Quando Susan Fowler resolveu contar em seu blog sua história sobre o assédio sexual e moral sofrido por ela no Uber, ela tinha muito a perder. Primeiro, a sua carreira como engenheira de software em empresas de tecnologia no Vale do Silício. Afinal, todas as pessoas que ousaram expor problemas similares anteriormente, nunca mais voltaram a trabalhar no setor. Segundo, sua privacidade. Não é fácil para nenhuma vítima de assédio sexual falar sobre o que sofreu. Há sentimentos de vergonha e constrangimento, que foram também sentidos por ela. Sem falar em retaliações ainda piores que poderiam ser sofridas por ela ao expor executivos poderosos e ricos, de empresas renomadas e celebradas no mercado. Contra tudo isso, Susan, uma jovem mulher de 27 anos, com cara e jeito de pessoa frágil, mas com voz e ação de uma gigante e invencível guerreira, decidiu que era necessário falar.

Para ela, as razões estavam mais do que claras. O mundo cooperativo sempre buscou abafar os casos de assédio e, com isso, as informações não chegavam às pessoas que mais necessitavam delas. Histórias sobre pessoas e empresas a serem evitadas, até eram compartilhadas em redes secretas, apelidadas de “sussurros”, mas que eram acessadas apenas por mulheres com posições mais seniors nas corporações e, portanto, não com as jovens entrantes no mercado, aquelas mais expostas a essa violência. Susan deve ao falecido pai o interesse pela leitura e leu assiduamente mestres da filosofia como Kant e da literatura clássica, como Dostoiévski. Por aí apreendeu cedo sobre o poder transformador da palavra, sobre a força que uma história pessoal relatada tem sobre as pessoas e as emoções que elas são capazes de despertar.

Assim foi com a história de Susan Fowler, relatada em seu blog pessoal no início de 2017, onde ela expôs nua e cruamente o ambiente tóxico e agressivo existente no Uber. Seu relato desencadeou em varias outras ex-funcionárias da empresa expondo também as suas histórias de assédio sofrido na empresa e foi, em última instância, responsável por uma enorme reorganização na companhia, que culminou com a saída do CEO e fundador, Travis Kalanick. Mais do que isso, Susan se tornou um dos ícones de resistência para as mulheres que sofrem abusos, que se concentraram em torno ao movimento MeToo e que vem ajudando a definir novos parâmetros do que é ou não aceitável nas corporações e no mundo, quando se fala em assédio sexual e moral.
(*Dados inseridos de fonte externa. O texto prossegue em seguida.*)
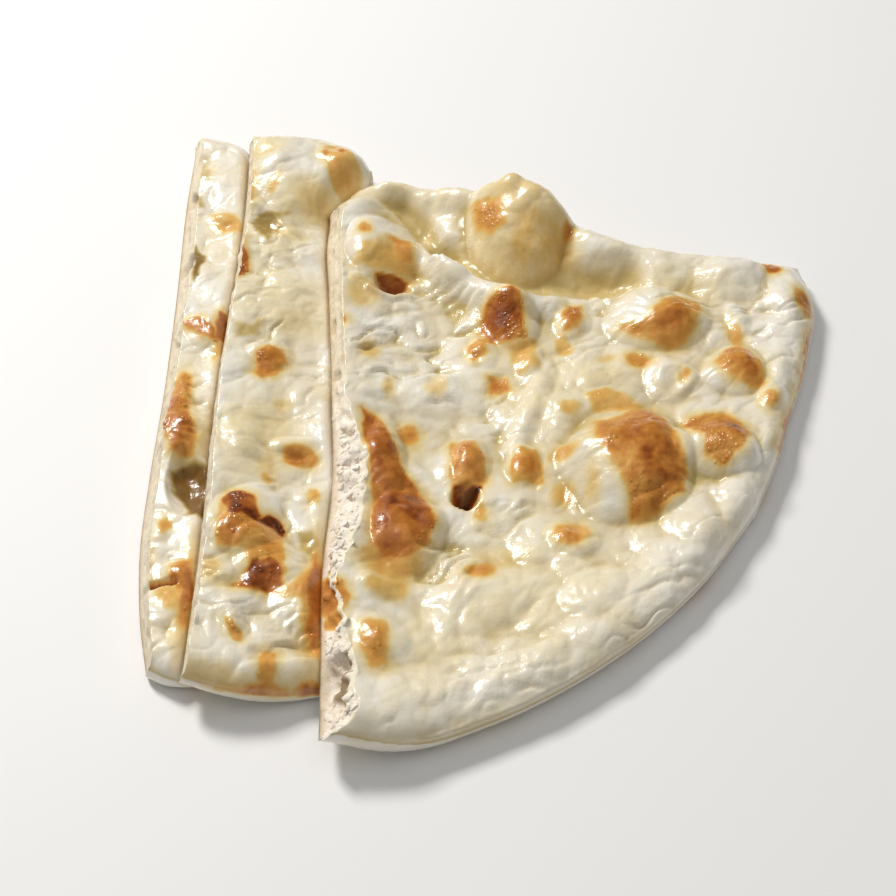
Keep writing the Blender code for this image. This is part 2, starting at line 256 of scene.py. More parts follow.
def whole_outline(bread):
    """The slice's closed base outline."""
    along = np.linspace(0, 1, 40)
    ring = (bread.front, bread.right, bread.back[::-1], bread.left[::-1])
    return np.vstack([curve(side, along)[:-1] for side in ring])


cut_middle = np.array([SECOND_CUT[4]], float).T
print("the middle slice is", round(line_distance(*cut_middle, FIRST_CUT)[0]), "mm wide")

# %% [markdown]
# ## Unevenness
# Dough is uneven at every size. Three kinds of noise are enough: smooth lumps, small round
# bubbles that crowd each other, and creases where the skin was stretched. Each reads a fixed
# value at the crossings of a lattice, so a run always gives the same bread. The salt picks
# another set of values, and every use below has a salt of its own.

# %% Noise


def smooth_step(low, high, value):
    """0 at low, 1 at high and an even S between them, whichever of the two is greater."""
    t = np.clip((value - low) / (high - low), 0.0, 1.0)
    return t * t * (3 - 2 * t)


def lattice_value(column, row, salt):
    """A fixed value from -1 to 1 for each crossing; the large factors only scatter it."""
    wave = np.sin(column * 127.1 + row * 311.7 + salt * 74.7) * 43758.5453
    return 2 * (wave - np.floor(wave)) - 1


def lumps(x, y, size, salt):
    """Smooth uneven ups and downs of about the given size."""
    x, y = x / size, y / size
    column, row = np.floor(x), np.floor(y)
    s, t = x - column, y - row
    s, t = s * s * (3 - 2 * s), t * t * (3 - 2 * t)
    near, far = [
        lattice_value(column, line, salt) * (1 - s) + lattice_value(column + 1, line, salt) * s
        for line in (row, row + 1)
    ]
    return near * (1 - t) + far * t


def layered_lumps(x, y, size, layers, salt):
    """Lumps on lumps, each layer turned, half the size and half the height."""
    total = np.zeros_like(x)
    for layer in range(layers):
        turned_x, turned_y = x * 0.8 - y * 0.6, x * 0.6 + y * 0.8
        total += lumps(turned_x, turned_y, size, salt + layer * 13) / 2 ** layer
        x, y, size = turned_x, turned_y, size / 2
    return total


def crowded_bubbles(x, y, size, salt, fullness):
    """Round domes of mixed size on a shaken lattice; 0 between them and up to 1 on top."""
    shake = 0.42
    column, row = np.floor(x / size), np.floor(y / size)
    highest = np.zeros_like(x)
    for step_x in (-1, 0, 1):
        for step_y in (-1, 0, 1):
            i, j = column + step_x, row + step_y
            middle_x = (i + 0.5 + shake * lattice_value(i, j, salt)) * size
            middle_y = (j + 0.5 + shake * lattice_value(i, j, salt + 1)) * size
            grade = 0.5 + 0.5 * lattice_value(i, j, salt + 2)
            radius = size * fullness * (0.35 + 0.65 * grade)
            away = np.hypot(x - middle_x, y - middle_y) / radius
            dome = np.clip(1 - away * away, 0, 1) ** 0.9 * (0.3 + 0.7 * grade)
            highest = np.maximum(highest, dome)
    return highest


def creases(x, y, size, salt):
    """Thin folds: 1 along the fold and falling away on both sides."""
    fold = 1 - np.abs(layered_lumps(x, y, size, 2, salt)) * 1.6
    return np.clip(fold, 0, 1) ** 3


def wandered(x, y, reach, size, layers, salts):
    """The same places pulled a little aside by lumps, so that no form stays neat."""
    pull_x, pull_y = [reach * layered_lumps(x, y, size, layers, salt) for salt in salts]
    return x + pull_x, y + pull_y


sample = lumps(*np.mgrid[0.0:60.0, 0.0:60.0], 15.0, 1)
print("lumps run from", round(sample.min(), 2), "to", round(sample.max(), 2))

# %% [markdown]
# ## Bubbles and hollows
# Each bubble of the bread is named by its middle, its half sizes, its height, the shape of its
# side and, where it isn't straight, its turn in degrees. A side of 1 is a round dome, less is
# steeper and more runs out softly. They sum up, so a small bubble can sit on a big one. The far
# end of the middle slice and the rim of the right one have the two tall hollow puffs.

# %% The bubbles
Bump = namedtuple("Bump", "x y across along height side turn", defaults=[0])

LEFT_BUMPS = [
    Bump(-71.8, 90.7, 5, 5, 1.4, 1.3),
    Bump(-76, 112, 8, 12, 2.2, 1.3),
    Bump(-82, 69, 4, 6.5, -2.2, 1),
    Bump(-72.5, 40.5, 7, 6.5, 2, 1.1),
    Bump(-76.5, 4.6, 5.5, 16, 2.4, 1.3),
    Bump(-70.5, -19, 6.5, 12, -5.4, 1, 8),
    Bump(-76, -36, 4, 5, 1, 1.3),
    Bump(-70.5, -51, 5, 4.5, 1.8, 1.3),
    Bump(-73, -61.5, 7, 7, 2.4, 1),
]
MIDDLE_BUMPS = [
    Bump(-42, 107, 23, 22, 8.5, 1.15),
    Bump(-58, 112, 11, 14, 1.6, 1.8),
    Bump(-58.5, 84, 9, 5, -3, 1.1, -20),
    Bump(-48, 73, 12, 8, 1.8, 1.3, 10),
    Bump(-50, 52, 12, 14, 1.6, 1.3),
    Bump(-52.3, 27.5, 6.5, 7.5, 2.8, 1.1),
    Bump(-42, -7.5, 6.5, 5, 1.8, 1.1),
    Bump(-56, -5, 7, 14, 1.4, 1.3),
    Bump(-53.5, -36, 11, 13, 3.8, 1, -10),
    Bump(-46.5, -48, 9.5, 9.5, 3, 1),
    Bump(-38, -58.5, 6.5, 12, 2.2, 1.3),
    Bump(-54.5, -68, 5, 5, 1.6, 1.1),
]
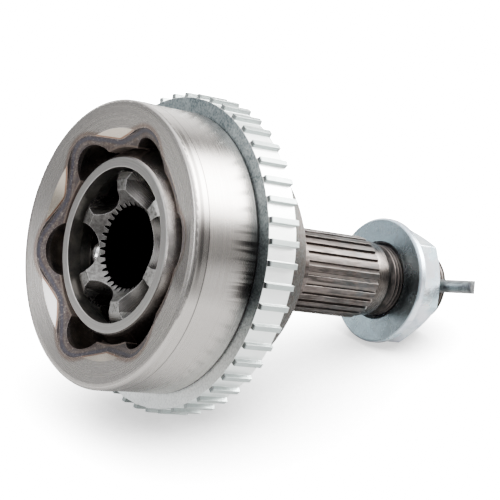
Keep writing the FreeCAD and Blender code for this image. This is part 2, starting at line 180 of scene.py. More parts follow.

Susan, que faz questão de dizer que sua primeira função na vida não é ser uma ativista (hoje ela é editora do New York Times e ajuda pessoas a contarem suas histórias de lutas pessoais como as dela no jornal) busca encorajar as pessoas a não se calarem e a, com isso, ajudarem a mudar o mundo. Ela reconhece que não é um processo fácil e nem rápido. O trabalho de muitas pessoas que lutaram por direitos das mulheres no passado, ajudou a viabilizar o resultado que hoje a sua história produziu. É inegável, contudo, que Susan tem a sua estrela, é uma dessas pessoas predestinadas a serem agentes da transformação e de um mundo novo, menos tolerante com as injustiças e, em última instância, um mundo melhor para se viver.